- Recorded data:
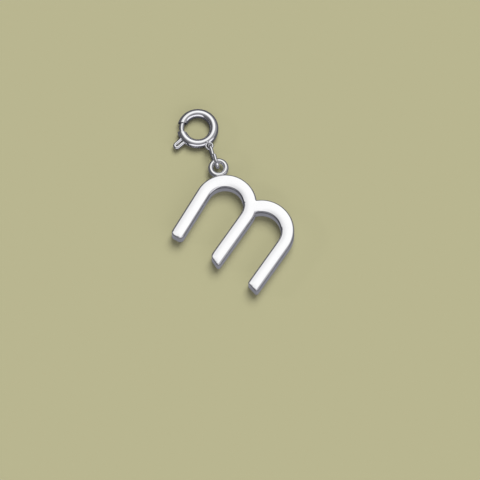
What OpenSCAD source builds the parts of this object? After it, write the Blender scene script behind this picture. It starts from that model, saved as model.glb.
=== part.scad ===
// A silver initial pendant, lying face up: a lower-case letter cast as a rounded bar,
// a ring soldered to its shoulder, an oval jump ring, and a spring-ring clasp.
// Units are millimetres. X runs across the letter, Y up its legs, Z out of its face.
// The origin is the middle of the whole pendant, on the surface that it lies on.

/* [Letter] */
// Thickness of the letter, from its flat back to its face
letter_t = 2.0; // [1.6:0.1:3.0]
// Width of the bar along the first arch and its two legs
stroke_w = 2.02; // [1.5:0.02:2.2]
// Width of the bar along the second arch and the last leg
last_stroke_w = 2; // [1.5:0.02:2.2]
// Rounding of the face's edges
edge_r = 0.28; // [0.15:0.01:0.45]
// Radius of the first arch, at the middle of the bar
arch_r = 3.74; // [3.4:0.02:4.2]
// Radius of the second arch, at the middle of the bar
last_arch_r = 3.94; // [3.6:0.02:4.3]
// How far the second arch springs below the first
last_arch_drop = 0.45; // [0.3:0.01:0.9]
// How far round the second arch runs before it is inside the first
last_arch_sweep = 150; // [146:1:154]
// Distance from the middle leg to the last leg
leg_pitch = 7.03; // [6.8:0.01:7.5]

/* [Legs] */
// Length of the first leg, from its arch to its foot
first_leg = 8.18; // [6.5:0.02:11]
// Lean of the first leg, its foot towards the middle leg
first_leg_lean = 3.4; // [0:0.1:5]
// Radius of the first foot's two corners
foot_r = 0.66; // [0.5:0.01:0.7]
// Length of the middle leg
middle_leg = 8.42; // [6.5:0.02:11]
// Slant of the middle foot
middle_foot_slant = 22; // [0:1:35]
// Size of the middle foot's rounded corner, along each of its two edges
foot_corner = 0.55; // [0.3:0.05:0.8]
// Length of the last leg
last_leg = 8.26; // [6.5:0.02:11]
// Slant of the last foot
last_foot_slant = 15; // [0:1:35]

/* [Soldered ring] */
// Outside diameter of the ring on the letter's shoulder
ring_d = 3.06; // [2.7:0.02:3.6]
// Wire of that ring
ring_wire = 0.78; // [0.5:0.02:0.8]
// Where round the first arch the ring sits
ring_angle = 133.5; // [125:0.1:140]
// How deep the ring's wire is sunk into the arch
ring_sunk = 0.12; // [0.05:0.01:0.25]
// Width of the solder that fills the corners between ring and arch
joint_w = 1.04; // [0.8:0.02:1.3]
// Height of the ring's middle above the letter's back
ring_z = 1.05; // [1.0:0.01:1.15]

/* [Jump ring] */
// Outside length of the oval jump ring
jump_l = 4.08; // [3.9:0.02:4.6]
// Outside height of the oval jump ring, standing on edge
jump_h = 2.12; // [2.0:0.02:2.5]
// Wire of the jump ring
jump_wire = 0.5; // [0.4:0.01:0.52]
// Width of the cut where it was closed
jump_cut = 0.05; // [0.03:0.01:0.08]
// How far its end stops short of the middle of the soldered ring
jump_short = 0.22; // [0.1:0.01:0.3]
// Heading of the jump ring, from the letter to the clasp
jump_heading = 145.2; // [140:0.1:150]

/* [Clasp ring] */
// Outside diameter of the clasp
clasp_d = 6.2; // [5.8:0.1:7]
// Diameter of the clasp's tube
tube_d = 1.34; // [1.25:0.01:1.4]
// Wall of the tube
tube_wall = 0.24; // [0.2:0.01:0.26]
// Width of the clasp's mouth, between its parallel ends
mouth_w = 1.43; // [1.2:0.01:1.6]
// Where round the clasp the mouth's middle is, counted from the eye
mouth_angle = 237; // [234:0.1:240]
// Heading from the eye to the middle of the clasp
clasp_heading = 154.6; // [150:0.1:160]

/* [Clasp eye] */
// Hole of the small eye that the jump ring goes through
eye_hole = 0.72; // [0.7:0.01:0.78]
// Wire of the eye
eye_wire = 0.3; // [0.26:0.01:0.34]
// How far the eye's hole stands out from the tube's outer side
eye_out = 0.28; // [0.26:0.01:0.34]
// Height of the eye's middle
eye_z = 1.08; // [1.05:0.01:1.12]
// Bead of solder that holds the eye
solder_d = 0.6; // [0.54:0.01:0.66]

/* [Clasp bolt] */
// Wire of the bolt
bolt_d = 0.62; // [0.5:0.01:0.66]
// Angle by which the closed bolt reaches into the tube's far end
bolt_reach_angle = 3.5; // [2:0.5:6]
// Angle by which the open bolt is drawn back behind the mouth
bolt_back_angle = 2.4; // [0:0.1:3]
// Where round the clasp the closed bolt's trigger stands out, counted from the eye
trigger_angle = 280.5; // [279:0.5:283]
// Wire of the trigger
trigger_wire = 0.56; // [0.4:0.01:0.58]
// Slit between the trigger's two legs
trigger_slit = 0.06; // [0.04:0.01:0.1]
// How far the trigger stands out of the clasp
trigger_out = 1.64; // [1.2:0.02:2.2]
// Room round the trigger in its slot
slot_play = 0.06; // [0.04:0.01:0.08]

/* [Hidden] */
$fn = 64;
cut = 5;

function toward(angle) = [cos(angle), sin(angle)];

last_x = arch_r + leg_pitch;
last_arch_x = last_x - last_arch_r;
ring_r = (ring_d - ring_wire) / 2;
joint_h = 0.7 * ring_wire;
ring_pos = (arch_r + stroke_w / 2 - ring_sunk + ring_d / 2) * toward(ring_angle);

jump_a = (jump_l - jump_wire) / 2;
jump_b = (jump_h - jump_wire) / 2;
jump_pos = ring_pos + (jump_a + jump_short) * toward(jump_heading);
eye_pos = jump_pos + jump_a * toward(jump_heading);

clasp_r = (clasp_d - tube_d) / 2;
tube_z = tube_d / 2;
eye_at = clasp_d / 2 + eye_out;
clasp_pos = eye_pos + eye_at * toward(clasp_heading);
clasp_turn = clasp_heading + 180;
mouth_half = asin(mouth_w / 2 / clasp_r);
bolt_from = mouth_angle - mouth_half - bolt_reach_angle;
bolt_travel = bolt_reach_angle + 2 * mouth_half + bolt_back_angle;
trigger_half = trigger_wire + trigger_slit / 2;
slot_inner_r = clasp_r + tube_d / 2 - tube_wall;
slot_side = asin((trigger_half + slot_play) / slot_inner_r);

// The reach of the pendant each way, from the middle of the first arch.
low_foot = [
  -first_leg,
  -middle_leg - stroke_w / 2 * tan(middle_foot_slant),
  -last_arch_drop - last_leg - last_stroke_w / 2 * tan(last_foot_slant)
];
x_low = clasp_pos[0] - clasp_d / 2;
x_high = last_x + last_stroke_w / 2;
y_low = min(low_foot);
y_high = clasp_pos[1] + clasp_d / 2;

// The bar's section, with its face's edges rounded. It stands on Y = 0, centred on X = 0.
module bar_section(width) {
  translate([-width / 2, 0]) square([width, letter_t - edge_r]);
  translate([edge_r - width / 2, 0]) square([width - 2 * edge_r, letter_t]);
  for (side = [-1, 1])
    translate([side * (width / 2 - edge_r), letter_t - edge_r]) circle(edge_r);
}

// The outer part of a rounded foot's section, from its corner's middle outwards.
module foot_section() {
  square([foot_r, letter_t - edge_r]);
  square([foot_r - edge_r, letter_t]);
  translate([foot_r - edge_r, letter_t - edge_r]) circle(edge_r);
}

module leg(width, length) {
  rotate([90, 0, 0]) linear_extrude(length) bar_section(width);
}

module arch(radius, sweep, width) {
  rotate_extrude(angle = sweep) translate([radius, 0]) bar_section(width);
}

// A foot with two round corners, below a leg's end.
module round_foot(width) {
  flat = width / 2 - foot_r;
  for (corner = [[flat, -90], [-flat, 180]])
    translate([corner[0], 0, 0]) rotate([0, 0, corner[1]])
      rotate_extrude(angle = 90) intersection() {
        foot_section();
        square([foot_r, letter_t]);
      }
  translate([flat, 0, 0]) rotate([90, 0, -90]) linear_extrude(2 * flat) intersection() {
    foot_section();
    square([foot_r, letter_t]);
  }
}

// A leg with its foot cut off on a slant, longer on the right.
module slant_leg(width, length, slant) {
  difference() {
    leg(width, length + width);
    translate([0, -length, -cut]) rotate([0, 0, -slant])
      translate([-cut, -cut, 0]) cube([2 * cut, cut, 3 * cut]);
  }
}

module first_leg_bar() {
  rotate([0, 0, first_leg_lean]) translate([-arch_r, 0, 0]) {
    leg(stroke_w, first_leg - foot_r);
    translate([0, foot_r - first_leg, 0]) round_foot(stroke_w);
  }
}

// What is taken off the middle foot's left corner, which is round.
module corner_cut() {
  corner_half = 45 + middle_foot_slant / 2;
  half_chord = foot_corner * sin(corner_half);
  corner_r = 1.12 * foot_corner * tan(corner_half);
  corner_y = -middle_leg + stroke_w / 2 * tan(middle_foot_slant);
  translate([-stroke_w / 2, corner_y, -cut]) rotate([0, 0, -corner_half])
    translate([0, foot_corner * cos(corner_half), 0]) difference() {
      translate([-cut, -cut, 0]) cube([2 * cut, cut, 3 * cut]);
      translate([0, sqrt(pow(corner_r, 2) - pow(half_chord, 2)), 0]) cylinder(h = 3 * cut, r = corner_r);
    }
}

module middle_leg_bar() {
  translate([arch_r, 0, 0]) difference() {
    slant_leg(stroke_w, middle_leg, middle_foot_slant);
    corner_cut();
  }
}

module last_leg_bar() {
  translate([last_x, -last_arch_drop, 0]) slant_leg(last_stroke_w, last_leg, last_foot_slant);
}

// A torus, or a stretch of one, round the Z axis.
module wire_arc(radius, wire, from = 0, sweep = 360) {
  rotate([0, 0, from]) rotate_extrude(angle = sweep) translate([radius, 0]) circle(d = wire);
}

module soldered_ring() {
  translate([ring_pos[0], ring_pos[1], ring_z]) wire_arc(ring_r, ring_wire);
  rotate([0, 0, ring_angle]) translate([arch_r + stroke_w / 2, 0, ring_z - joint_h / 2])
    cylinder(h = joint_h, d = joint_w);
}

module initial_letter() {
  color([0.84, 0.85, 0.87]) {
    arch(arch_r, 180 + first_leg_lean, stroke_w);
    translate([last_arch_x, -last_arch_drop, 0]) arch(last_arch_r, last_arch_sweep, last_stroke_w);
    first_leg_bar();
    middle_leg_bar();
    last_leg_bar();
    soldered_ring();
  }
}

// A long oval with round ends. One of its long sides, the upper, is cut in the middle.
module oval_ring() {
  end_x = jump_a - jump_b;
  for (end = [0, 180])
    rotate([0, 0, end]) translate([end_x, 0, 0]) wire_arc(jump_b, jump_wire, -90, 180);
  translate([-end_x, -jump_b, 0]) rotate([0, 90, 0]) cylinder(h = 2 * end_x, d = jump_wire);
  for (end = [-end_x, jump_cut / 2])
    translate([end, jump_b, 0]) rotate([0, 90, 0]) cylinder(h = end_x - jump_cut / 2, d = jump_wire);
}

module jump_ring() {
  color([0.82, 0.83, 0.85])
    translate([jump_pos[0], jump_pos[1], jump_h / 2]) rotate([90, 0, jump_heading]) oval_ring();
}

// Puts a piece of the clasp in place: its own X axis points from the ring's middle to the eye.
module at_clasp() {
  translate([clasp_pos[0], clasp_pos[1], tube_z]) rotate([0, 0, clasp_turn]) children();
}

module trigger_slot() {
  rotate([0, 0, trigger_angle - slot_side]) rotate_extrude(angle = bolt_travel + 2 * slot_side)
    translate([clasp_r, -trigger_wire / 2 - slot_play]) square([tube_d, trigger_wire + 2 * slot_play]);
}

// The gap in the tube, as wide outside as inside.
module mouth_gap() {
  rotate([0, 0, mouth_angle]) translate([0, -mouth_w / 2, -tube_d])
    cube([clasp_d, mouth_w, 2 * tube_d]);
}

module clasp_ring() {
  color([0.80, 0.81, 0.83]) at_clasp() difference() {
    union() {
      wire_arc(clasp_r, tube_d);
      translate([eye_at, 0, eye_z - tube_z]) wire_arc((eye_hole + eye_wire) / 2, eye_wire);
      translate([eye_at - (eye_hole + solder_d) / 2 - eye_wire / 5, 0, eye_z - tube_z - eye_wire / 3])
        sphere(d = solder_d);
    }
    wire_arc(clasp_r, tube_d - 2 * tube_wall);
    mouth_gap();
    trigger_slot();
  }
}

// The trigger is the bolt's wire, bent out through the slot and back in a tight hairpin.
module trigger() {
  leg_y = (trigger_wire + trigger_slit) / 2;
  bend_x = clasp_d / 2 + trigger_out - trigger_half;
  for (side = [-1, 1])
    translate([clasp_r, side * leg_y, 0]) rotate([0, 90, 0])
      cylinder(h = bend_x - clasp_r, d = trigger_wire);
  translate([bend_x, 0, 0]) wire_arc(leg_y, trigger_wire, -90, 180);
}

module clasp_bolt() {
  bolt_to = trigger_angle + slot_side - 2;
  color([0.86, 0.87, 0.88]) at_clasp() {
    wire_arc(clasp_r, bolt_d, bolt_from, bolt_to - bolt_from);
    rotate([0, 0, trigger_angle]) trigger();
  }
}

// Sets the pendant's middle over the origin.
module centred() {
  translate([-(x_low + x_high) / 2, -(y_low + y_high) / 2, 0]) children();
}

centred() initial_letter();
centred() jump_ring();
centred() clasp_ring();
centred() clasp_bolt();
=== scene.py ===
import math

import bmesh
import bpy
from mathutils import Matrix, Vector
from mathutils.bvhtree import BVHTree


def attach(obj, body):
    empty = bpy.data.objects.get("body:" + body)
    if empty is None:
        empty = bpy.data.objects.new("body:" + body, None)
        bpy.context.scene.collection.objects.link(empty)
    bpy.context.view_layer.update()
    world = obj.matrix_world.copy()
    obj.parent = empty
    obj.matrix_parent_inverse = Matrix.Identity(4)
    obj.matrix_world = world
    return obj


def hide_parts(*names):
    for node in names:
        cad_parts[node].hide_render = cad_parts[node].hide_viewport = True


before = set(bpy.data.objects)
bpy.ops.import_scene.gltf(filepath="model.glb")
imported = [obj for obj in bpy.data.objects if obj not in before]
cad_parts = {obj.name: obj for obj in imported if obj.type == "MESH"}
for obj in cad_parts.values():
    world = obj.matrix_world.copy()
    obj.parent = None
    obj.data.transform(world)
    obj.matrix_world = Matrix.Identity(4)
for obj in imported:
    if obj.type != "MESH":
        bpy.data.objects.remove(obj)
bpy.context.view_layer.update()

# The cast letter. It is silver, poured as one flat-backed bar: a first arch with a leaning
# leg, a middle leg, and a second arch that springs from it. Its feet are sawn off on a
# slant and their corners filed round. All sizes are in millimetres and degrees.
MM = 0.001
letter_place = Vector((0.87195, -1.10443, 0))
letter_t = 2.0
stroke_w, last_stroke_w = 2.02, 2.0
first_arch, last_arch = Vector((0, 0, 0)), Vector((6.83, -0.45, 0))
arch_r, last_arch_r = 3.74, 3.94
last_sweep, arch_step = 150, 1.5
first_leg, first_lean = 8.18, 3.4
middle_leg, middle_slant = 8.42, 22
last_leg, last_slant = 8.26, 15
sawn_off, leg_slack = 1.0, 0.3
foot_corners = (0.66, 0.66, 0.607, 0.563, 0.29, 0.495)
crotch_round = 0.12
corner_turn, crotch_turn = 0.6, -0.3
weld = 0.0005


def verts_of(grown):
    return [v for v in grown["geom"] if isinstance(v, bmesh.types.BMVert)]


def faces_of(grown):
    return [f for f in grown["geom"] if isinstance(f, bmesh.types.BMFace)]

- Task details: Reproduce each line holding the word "node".

- Reply:
    for node in names:
        cad_parts[node].hide_render = cad_parts[node].hide_viewport = True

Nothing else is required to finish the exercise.